William Hannan (1725–1772) was a Scottish drawer (artists) and decorative painter.

== Life ==

William Hannan, a native of Scotland, was born on 23 June 1725 in Kelso, Roxburghshire, and baptised there on 25 June, the son of George Hannan and Hanna Pringle. He first apprenticed to a cabinet-maker, but his master encouraged him to cultivate a talent for drawing.

He was employed by Lord le Despenser to decorate his house at West Wycombe, Buckinghamshire, where he painted several ceilings, the drawings for which were preserved in the library at Eton College.

He drew in black chalk and Indian ink four views of the gardens at West Wycombe, which were engraved by William Woollett; two of these drawings later entered the print room at the British Museum.

Hannan exhibited some drawings with the Incorporated Society of Artists from 1769 to 1772; they were mostly views in the Lakes and Cumberland.

The art critic Lionel Cust considered Hannan an excellent draughtsman.

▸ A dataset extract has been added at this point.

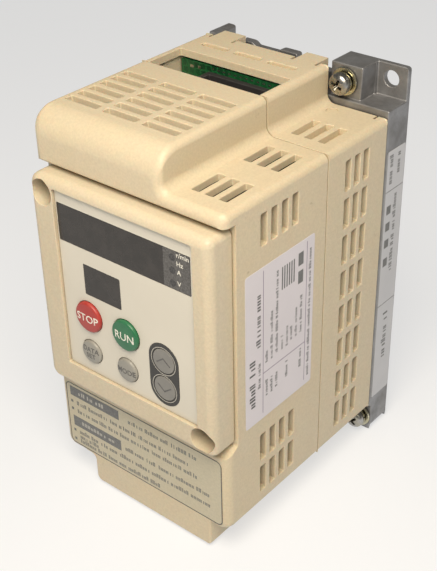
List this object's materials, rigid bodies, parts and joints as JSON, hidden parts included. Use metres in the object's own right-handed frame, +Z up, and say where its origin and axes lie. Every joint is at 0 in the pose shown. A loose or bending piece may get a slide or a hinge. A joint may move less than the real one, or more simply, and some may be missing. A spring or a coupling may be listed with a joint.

Hannan painted "The High Street in High Wycombe, 1772", a watercolour topographical view which was subsequently engraved by S T Sparrow and published by John Howe bookseller in High Wycombe.

=== Death ===
Hannan was buried in the parish church in High Wycombe, the town in which he had died, on 29 July 1772; his wife, Mary, née Cockburn, had been buried there before him on 10 December 1771.